All new signals for the newly installed components related to the fuel gas system had to be integrated into the existing control system. The control system was further enhanced to provide the optimum efficiency of the gas turbine and provide stable operation over the entire load range, especially with regard to reducing emissions to a minimum. In addition to that, all necessary safety signals from the LNG supply system, were integrated into the gas turbine control system.
The total time for the conversion project was seven months. This was half of the originally planned total project time. This substantial time reduction was the result of the strong partnership and excellent co-operation by both companies to realize the project in the most successful way. The division of work between the two companies was established in consideration of their individual strengths, leading to a smooth execution of the project.
The Meishi plant is currently producing power output of around 236 MW at an ambient temperature of 28°C. It operates as a peaking unit for about 16 hours per day. The plant is configured with a 166 MW GT13E2 Alstom gas turbine and a 70 MW steam turbine installed in 1995. The plant has been running reliably and safely, giving the expected performance since the project was completed and handed over to the customer.
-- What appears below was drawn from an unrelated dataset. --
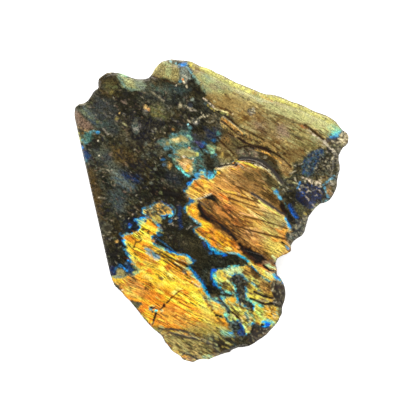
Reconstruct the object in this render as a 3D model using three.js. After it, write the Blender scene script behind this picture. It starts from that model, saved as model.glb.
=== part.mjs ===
// A free-form slab of labradorite, a feldspar rock, lying on its sawn back.
//
// One saw cut made the flat back and another the straight left edge. The rest of the rim is
// broken rock, and the upper face is ground and polished over its hollows, so fracture
// ledges, cracks, pits and a crust of raw crystal are left in it. The stone is one piece.
//
// Frame: millimetres, +X across the slab, +Y along it, +Z up out of the polished face. The
// origin is on the sawn back, under the middle of the slab's bounding box.

import * as THREE from "three";

// ---------------------------------------------------------------------------------------
// Driving dimensions
// ---------------------------------------------------------------------------------------

const THICKNESS = 20; // sawn back to the crown of the polished face
const CROWN_DROP = 0.9; // the polish falls away this much from the crown to the ends
const ROLLING = 0.28; // height of the gentle waves that hand polishing leaves
const ROLLING_LENGTH = 31; // and their length

const RIM_STEP = 2.7; // spacing of the rim's vertices
const FACE_STEP = 4.1; // spacing of the polished face's vertices where it is plain
const LEDGE_STEP = 1.9; // spacing along ledges and cracks
const CRUST_STEP = 2.1; // spacing where raw crystal stands up
const BACK_STEP = 14; // spacing on the sawn back
const LEDGE_RUN = 0.32; // plan width of a ledge's steep face
const CLEARANCE = 0.62; // a vertex stays this share of its spacing away from the others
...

Shenzhen Meishi Electrical Power Systems has rated Alstom’s performance of the overall project as excellent, in terms of technical support, project management, documentation and acceptance tests/project close-out. Alstom will continue to provide services to the plant, including regular inspections, as well as performance upgrades for the gas turbine and for the combined cycle system including heat recovery steam generator (HRSG) and steam turbine.